Ce sera depuis une relation extraordinaire qui s'instaurera entre les deux personnes, entre les deux écrivains, entre les deux membres d'un groupe sacré (« les hommes et femmes de la tribu »). Extraordinaire mais problématique comme puisse l'être toute relation contingente qui se restreint à la parole dans un monde où « l'implicite toujours l'emporte sur l'explicite ». Car Breton est plus, beaucoup plus que l'homme du monde ou l'intellectuel reconnu, il est le Poète et habite la maison dans laquelle Charles veut rentrer : « j'étais « enfin » chez moi, à ma place, j'étais entré dans le monde qui désormais allait être le mien ».

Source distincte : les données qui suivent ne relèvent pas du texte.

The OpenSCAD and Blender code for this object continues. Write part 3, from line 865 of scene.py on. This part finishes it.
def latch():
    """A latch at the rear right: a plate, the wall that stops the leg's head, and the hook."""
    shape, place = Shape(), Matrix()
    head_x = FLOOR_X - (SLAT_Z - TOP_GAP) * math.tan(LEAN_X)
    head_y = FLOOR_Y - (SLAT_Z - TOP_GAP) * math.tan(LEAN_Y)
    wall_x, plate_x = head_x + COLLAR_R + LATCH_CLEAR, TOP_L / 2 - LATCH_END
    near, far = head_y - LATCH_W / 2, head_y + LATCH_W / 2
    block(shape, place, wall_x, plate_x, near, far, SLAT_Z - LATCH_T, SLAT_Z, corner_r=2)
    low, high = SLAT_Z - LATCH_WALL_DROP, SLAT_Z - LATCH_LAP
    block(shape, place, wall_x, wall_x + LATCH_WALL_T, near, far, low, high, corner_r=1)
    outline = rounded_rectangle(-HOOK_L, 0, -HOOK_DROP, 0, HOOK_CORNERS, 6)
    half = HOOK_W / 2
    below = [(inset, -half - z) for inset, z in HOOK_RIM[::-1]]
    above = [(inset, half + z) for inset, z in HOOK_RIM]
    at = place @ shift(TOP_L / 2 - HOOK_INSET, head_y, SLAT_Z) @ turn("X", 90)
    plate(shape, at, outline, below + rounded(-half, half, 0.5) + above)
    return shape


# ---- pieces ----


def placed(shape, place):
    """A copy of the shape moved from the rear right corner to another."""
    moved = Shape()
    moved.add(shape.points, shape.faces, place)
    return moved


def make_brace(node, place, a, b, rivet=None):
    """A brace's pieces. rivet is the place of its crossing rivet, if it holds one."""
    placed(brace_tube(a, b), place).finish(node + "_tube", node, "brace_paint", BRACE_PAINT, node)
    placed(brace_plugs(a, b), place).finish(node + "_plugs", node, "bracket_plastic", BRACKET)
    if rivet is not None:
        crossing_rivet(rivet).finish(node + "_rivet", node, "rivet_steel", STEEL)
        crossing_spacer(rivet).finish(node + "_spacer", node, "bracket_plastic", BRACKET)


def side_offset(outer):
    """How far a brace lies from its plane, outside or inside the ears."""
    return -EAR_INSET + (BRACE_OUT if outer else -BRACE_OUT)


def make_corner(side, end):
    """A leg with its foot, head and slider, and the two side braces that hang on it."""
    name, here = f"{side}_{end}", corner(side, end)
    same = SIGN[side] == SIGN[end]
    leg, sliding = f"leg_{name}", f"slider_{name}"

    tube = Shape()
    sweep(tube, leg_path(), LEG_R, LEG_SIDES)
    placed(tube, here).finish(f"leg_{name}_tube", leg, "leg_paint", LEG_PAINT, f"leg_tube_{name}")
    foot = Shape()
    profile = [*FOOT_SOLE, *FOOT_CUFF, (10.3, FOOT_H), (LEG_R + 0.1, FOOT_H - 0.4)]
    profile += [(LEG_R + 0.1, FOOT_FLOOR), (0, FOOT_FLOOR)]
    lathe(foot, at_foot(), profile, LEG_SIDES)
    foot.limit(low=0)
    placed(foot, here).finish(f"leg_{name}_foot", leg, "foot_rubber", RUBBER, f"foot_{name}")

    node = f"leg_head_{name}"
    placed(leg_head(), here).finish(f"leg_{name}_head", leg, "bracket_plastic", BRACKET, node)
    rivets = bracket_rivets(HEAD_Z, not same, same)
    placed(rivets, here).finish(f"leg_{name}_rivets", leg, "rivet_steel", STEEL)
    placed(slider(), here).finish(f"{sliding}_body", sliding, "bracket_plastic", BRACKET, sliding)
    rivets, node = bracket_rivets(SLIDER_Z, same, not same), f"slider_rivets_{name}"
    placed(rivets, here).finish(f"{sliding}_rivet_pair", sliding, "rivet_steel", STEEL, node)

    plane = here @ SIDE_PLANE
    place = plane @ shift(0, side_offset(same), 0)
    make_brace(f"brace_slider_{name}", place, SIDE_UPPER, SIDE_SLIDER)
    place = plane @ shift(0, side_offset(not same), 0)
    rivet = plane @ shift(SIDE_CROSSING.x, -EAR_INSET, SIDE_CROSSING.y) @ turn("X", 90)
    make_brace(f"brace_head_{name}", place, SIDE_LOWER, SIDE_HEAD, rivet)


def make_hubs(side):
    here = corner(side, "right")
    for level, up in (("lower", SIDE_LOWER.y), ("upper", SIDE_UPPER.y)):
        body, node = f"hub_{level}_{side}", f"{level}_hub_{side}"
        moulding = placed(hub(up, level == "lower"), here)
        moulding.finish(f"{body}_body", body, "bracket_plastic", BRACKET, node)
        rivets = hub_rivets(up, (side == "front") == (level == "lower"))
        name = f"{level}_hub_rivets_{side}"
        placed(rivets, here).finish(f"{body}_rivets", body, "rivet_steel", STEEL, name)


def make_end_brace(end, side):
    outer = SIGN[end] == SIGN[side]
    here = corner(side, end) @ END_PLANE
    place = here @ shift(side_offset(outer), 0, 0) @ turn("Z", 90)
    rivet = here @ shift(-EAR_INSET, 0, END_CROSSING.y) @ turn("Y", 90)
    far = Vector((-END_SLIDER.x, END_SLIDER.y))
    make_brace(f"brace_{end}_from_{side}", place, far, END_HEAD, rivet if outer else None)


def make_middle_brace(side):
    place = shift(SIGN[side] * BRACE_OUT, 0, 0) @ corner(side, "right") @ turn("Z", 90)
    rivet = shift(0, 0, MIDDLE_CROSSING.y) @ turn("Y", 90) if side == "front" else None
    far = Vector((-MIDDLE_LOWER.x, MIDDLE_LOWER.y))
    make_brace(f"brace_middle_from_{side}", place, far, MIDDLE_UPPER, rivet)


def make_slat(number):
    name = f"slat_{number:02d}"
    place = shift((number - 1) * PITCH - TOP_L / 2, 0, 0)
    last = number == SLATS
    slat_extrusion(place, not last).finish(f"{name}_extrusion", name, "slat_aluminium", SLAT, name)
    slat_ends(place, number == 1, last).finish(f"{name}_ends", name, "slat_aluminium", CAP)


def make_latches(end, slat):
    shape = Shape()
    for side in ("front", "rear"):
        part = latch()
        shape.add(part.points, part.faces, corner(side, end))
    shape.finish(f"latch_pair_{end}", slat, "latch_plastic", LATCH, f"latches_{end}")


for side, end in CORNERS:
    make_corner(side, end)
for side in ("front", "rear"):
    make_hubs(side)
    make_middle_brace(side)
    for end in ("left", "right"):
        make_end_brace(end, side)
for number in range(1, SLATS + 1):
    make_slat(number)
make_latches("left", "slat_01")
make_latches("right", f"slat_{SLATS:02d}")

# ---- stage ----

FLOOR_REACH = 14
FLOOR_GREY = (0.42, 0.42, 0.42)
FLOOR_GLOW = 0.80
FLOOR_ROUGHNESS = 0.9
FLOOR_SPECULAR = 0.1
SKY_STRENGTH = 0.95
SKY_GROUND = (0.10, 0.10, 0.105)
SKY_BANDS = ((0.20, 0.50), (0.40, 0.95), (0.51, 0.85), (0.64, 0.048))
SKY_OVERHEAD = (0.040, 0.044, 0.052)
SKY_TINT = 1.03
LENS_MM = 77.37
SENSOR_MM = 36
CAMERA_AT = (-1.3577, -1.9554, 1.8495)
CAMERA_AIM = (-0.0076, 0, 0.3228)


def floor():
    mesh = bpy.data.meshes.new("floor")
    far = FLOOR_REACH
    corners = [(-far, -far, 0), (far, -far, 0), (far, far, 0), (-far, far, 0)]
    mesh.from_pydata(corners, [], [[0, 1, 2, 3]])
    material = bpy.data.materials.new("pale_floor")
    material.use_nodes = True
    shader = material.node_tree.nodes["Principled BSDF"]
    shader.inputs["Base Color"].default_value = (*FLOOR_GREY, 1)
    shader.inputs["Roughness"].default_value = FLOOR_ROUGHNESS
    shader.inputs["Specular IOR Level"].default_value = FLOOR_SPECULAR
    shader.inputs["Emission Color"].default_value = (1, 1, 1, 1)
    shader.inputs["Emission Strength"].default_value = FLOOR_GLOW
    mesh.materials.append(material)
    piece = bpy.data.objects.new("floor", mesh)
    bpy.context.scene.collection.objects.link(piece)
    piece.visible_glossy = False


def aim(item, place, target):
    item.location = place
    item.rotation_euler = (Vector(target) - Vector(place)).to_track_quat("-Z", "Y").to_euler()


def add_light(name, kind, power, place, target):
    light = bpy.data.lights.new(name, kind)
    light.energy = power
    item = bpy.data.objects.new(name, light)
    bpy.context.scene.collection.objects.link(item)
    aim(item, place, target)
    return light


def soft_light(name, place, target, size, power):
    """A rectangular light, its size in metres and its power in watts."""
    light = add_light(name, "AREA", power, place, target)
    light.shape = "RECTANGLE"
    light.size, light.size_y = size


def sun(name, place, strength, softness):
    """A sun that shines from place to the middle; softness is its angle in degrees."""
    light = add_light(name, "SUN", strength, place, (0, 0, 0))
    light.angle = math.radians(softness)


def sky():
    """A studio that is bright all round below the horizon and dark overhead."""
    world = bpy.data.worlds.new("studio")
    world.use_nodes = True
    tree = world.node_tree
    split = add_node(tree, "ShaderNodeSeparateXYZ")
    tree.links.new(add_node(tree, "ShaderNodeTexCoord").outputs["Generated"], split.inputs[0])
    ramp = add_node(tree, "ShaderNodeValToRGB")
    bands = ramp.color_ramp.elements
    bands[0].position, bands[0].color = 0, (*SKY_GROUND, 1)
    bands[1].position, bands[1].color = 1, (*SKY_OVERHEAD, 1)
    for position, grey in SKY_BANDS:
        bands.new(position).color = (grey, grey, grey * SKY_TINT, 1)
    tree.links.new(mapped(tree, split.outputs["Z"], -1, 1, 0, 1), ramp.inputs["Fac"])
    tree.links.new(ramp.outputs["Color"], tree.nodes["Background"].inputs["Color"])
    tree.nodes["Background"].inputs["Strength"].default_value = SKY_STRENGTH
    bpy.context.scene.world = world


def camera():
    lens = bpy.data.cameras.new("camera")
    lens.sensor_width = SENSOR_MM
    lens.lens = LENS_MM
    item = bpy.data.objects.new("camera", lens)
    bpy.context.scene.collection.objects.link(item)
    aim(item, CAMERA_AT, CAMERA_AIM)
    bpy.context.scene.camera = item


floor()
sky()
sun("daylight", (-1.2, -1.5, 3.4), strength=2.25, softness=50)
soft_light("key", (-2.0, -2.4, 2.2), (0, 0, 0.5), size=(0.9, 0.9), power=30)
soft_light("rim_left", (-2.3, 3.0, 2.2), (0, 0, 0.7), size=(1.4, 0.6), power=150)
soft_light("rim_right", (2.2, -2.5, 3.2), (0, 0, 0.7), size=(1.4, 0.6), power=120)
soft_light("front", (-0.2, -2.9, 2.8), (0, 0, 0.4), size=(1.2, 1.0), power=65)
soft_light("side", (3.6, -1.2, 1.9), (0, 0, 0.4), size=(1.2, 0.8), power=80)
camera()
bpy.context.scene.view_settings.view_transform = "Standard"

Si vous êtes un lecteur qui cherche la lecture d'une correspondance ou la description d'un chemin de vie ou, encore, les complicités/divergences intellectuels entre deux êtres, passez votre chemin. La lecture de cette oeuvre se situe ailleurs, dans un plan spirituel où il est question de dépossession, d'explication métaphysique : « je ne fais pas le portrait de Breton ; je fais (je tente de faire) le portrait de son portrait ». Image déformée, donc, dans ce sens que la forme restreint la réalité des choses et empêche l'avènement du Possible « le Possible, le père de l'Être ! »

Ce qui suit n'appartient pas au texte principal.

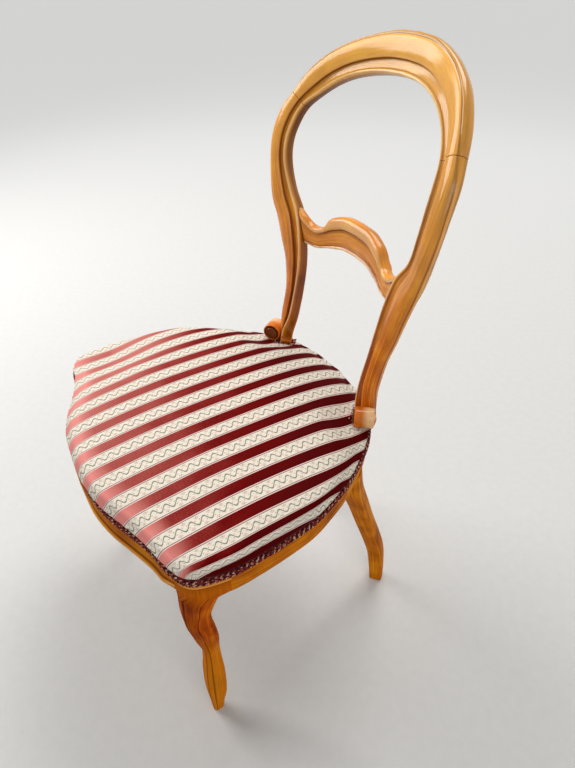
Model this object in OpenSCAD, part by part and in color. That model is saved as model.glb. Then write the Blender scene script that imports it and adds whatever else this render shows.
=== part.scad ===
// Balloon back chair: a horseshoe seat frame on two cabriole front legs and two raked back legs,
// with a hoop back of two posts, a crest rail and a low cross splat, and a sprung, striped seat.
// Millimetres. X is to the right, Y is to the back, Z is up. The chair faces -Y.

/* [Seat frame] */
// Width of the seat frame over its rails
seat_w = 520; // [460:1:580]
// Depth of the seat frame, front centre to back centre
seat_d = 421; // [410:1:444]
// Height of the top edge of the rails above the floor
rail_top = 410; // [380:1:450]
// Height of the rails
rail_h = 44; // [40:1:56]
// Thickness of the rails
rail_t = 26; // [24:1:30]
// Height of the bead along the lower edge of the front rail
bead_h = 7; // [4:1:12]
// How far that bead stands proud
bead_out = 1.5; // [1:0.5:4]

/* [Legs] */
// Half the thickness of a front leg at its knee
knee_half = 24; // [20:1:28]
// How far a front foot is set in from the knee, sideways
foot_inset = 34; // [20:1:50]
// How far a front foot is set back from the knee
foot_setback = 5; // [0:1:10]
// Height of the lip that the knee hangs from
lip_h = 20; // [12:1:28]
// How far that lip stands proud of the knee
lip_out = 2.5; // [1:0.5:4]
// Thickness of a back leg
back_leg_t = 27.5; // [24:0.5:32]
// How far a back foot rakes backward
back_leg_rake = 107; // [60:1:120]
// How far a back foot leans inward
back_leg_lean = 43; // [0:1:50]

/* [Back] */
// Width of the hoop over its outer front edges
hoop_w = 393; // [360:1:420]
// Height of the back above the rails
back_h = 481; // [440:1:540]
// How far the top of the back leans behind the foot of the posts
back_rake = 138; // [110:1:160]
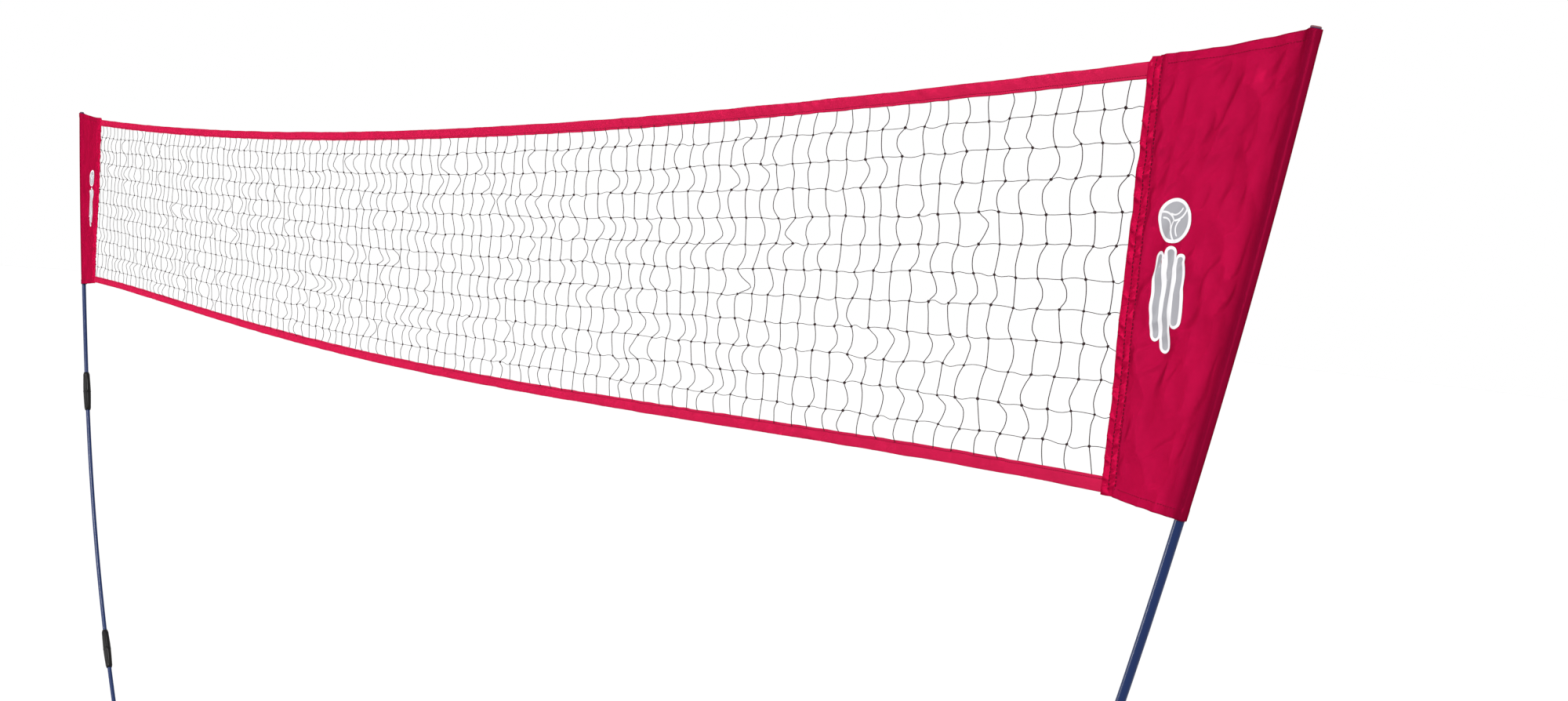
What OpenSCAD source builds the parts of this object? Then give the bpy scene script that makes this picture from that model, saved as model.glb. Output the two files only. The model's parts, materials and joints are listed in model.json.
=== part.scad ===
// Volleyball net on two bowed poles with a free-standing folding base.
// +X runs along the net, +Z is up, and the origin is on the ground under the middle of the net.

/* [Net] */
// Width of the open mesh between its two edge bindings
mesh_w = 4815; // [4365:45:5265]
// Height of the open mesh at its corners
mesh_h = 518; // [480:2:560]
// Side of one square of the mesh
mesh_pitch = 45; // [45:5:60]
// Thickness of the twine
twine_d = 1.5; // [1:0.1:2]
// Height of the net's top edge at mid-span
mid_height = 2430; // [2350:5:2500]
// How far the top tape sags at mid-span
top_sag = 63; // [20:1:90]
// How far the bottom tape sags at mid-span
bottom_sag = 51; // [20:1:90]
// Height of the top and bottom tapes
tape_h = 21; // [16:1:30]
// Thickness of a folded tape
tape_t = 3; // [2:0.5:4]
// Width of the binding along each end of the mesh
binding_w = 26; // [20:1:34]
// Thickness of an end panel's cloth, doubled
panel_t = 2; // [1.5:0.5:3]

/* [Poles] */
// Outer diameter of a pole tube
pole_d = 13.5; // [12.5:0.5:14.5]
// Wall of a pole tube
pole_wall = 1.5; // [1:0.1:2]
// Sideways reach of a pole's tip beyond the mesh
tip_reach = 255; // [230:5:280]
// Rise of a pole's tip above the mesh's corner
tip_rise = 50; // [40:1:60]
// Length of the top tube
top_tube_l = 1000; // [950:10:1050]
// Length of the middle tube
middle_tube_l = 930; // [900:10:960]
// Outward lean of the pole at its tip, at each ferrule and in its socket
leans = [8.75, 16, 32, 45];
// Length of a ferrule
ferrule_l = 135; // [110:5:150]
// Largest diameter of a ferrule
ferrule_d = 26; // [24:1:30]

/* [Base] */
// Outer diameter of the ground bar
bar_d = 25; // [24:1:26]
// Half the length of the bar's middle section
bar_split = 540; // [500:10:600]
// Wall of the steel tubes in the base
tube_wall = 1.5; // [1.2:0.1:1.6]
// Outer diameter of a leg
leg_d = 20; // [18:1:20]
// Length of a leg from its pivot
leg_l = 430; // [350:10:480]
// Height of the bar's and the legs' axes above the ground
bar_z = 28; // [28:1:32]
// Depth of a pole in its socket
socket_l = 110; // [90:5:120]

/* [Hidden] */
$fn = 48;
SIDES = ["left", "right"];
ENDS = ["front", "back"];
PLACES = ["bar", "hub"];

half_w = mesh_w / 2;
net_z = mid_height + top_sag - tape_h;    // height of the mesh's top corners
columns = floor(mesh_w / mesh_pitch);
rows = 11;
bottom_sag_power = 1.7;                    // the bottom tape hangs in a narrower curve
sag_steps = 48;
lengths = 8;                               // each tape and row is cut into this many lengths
length_gap = 0.2;
seam_gap = 0.3;                            // clearance between twine ends and the tapes
pole_r = pole_d / 2;
bore_r = pole_r - pole_wall;               // inside of a pole tube
sleeve_r = pole_r + 0.6;                   // inside of the cloth sleeve
sleeve_t = 1;
sleeve_start = 1;                          // how far the sleeve's top is below the pole's tip
sleeve_l = 613;
butt = 1;                                  // half the ring that two tubes butt against
rod_l = 120;
cord_r = 2;
stop_depth = 20;                           // how far a cord stop is inside its tube
stop_t = 3;
socket_r = pole_r + 0.8;                   // inside of a pole's socket
socket_wall = 1.5;
bar_r = bar_d / 2;
leg_r = leg_d / 2;
barrel_r = bar_r + 4.5;                    // outside of the hub around the bar
pad_t = 3;
bolt_r = 3;
leg_y = 38;                                // distance of a leg's pivot from the bar's axis
ear_gap = leg_d + 0.6;
ear_t = 6;
button_r = 3.5;
flange_r = 4.7;

// The pole's path in the XZ plane, from its tip down to the bottom of its socket.
// A bend of radius r turns the lean from a to b, where lean is measured from the vertical.
function bent(p, r, a, b) = p - r * [cos(a) - cos(b), sin(b) - sin(a)];
function along(p, s, a) = p + s * [sin(a), cos(a)];
radians = PI / 180;
top_r = top_tube_l / ((leans[1] - leans[0]) * radians);
middle_r = middle_tube_l / ((leans[2] - leans[1]) * radians);
tip = [half_w + tip_reach, net_z + tip_rise];
upper_joint = bent(tip, top_r, leans[0], leans[1]);
lower_joint = bent(upper_joint, middle_r, leans[1], leans[2]);
foot_z = 54;                               // height of the pole's bottom end
bottom_r = (lower_joint.y - foot_z) / (sin(leans[3]) - sin(leans[2]));
foot = bent(lower_joint, bottom_r, leans[2], leans[3]);
// The straight socket follows the chord of the bent tube inside it.
socket_lean = leans[3] - socket_l / (2 * bottom_r * radians);
starts = [tip, upper_joint, lower_joint];
bend_radii = [top_r, middle_r, bottom_r];
pivot_x = foot.x - 15;
hub_button_x = foot.x - 46;
bar_button_x = bar_split + 40;

function top_edge(x) = net_z - top_sag * (1 - pow(x / half_w, 2));
function bottom_edge(x) =
    net_z - mesh_h - bottom_sag * pow(max(0, 1 - pow(x / half_w, 2)), bottom_sag_power);
function blend_edge(x, t) = top_edge(x) * (1 - t) + bottom_edge(x) * t;

// Stations along one of the lengths that a tape or a row is cut into.
function stations(part) =
    let (steps = 2 * sag_steps / lengths, from = part * steps - sag_steps,
         low = half_w * from / sag_steps + length_gap / 2,
         high = half_w * (from + steps) / sag_steps - length_gap / 2)
    [for (i = [0 : steps]) low + (high - low) * i / steps];

// Mirrors the right-hand half for the left side, and the back for the front.
module on(side) mirror([side == "left" ? 1 : 0, 0, 0]) children();
module to(end) mirror([0, end == "front" ? 1 : 0, 0]) children();

// Stands an outline drawn in X and Z upright, centred on the net's plane.
module upright(t) rotate([90, 0, 0]) linear_extrude(t, center = true) children();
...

On suit le parcours de Duits dans l'Amérique en temps de guerre et ses fréquentations privilégiés avec le cercle des surréalistes autres que Breton (Ernst, Tanguy, Duchamp) ou avec le créateur de la Quatrième Voie, Georges Gurdjieff (impressionnant le passage où celui-ci se fait une incision dans le poignet qui cicatrise à l'instant grâce à sa force psychique !). Sont évoqués aussi la brouille avec Breton, l'expérience du Peyotl chez Duits (voir son Pays de l'éclairement), le rapprochement de la folie qui s'ensuit et sa décision finale de rester du côté de la raison et la vie, même si le prix à payer fut ‘une heureuse servitude ».
De retour en France, Duits reverra le Poète, un homme vieillissant, affaibli mais possesseur d'un aura lumineux. Leurs dialogues, comme à l'époque de la jeunesse, continueront à fleurer la réalité sans la saisir, à rôder autour des choses dispensables. Quelle importance, la présence est ailleurs, la communication aussi ! Quelle importance si la fin nous est connue, si nous l'attendions, si nous la craignions : Duits la raconte comme n'importe qui aurait pu la raconter, à travers la lecture d'un journal quelconque dans un ville quelconque : ANDRÉ BRETON EST MORT. Quelle importance, le Poète lui avait-il dit passe.